Monday, April 22, 2013

Yo Obesity Doctors

Impact of Obesity in Children with Narcolepsy.
AIMS:
To evaluate the impact of obesity on clinical and sleep characteristics in a population of narcoleptic children.
METHODS:
Data from the children diagnosed with idiopathic narcolepsy in the National Reference Centers for Narcolepsy were collected between 2008 and 2011. Clinical and electrophysiological characteristics were compared between obese (body mass index [BMI] greater than P97) and nonobese children.
RESULTS:
The 117 children (65 boys, 59 de novo patients) had a mean age of 11.6 ± 3.1 years on diagnosis. Cataplexy was present in 81%, DQB1*0602 in 91%. Mean BMI was 23.2 ± 5.2 kg/m2 and BMI z-score was 2.9 ± 2.6. Obesity was found in 60% with a similar prevalence in treated versus de novo patients and in patients with and without cataplexy.

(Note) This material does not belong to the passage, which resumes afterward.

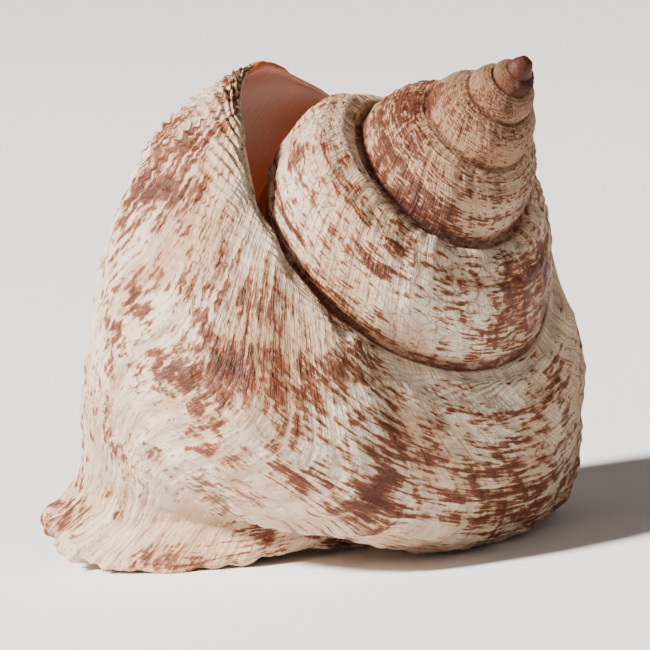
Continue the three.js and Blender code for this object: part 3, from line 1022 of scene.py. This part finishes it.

Sleepiness and cataplexy started earlier in obese children. Obese narcoleptic children had lower sleep efficiency, higher apnea hypopnea index and respiratory arousals index (RAI) than nonobese children. BMI z-score was positively correlated with RAI. Obese children were more tired and missed more often school than nonobese children.
CONCLUSION:
Obesity affects more than 50% of narcoleptic children, mostly younger at disease onset, and has a deleterious impact on sleep quality as well as on school attendance.
The obesity rate among narcoleptics is TWICE the normal population.  And it would be higher if you found and removed all the narcoleptics...
You think you might want to research that???

Here's some more evidence of dose dependent glucose effects-
Narcolepsy and pregnancy: a retrospective European evaluation of 249 pregnancies.
Weight gain during pregnancy was higher in narcoleptic patients with cataplexy. More patients with narcolepsy-cataplexy during pregnancy had impaired glucose metabolism and anaemia.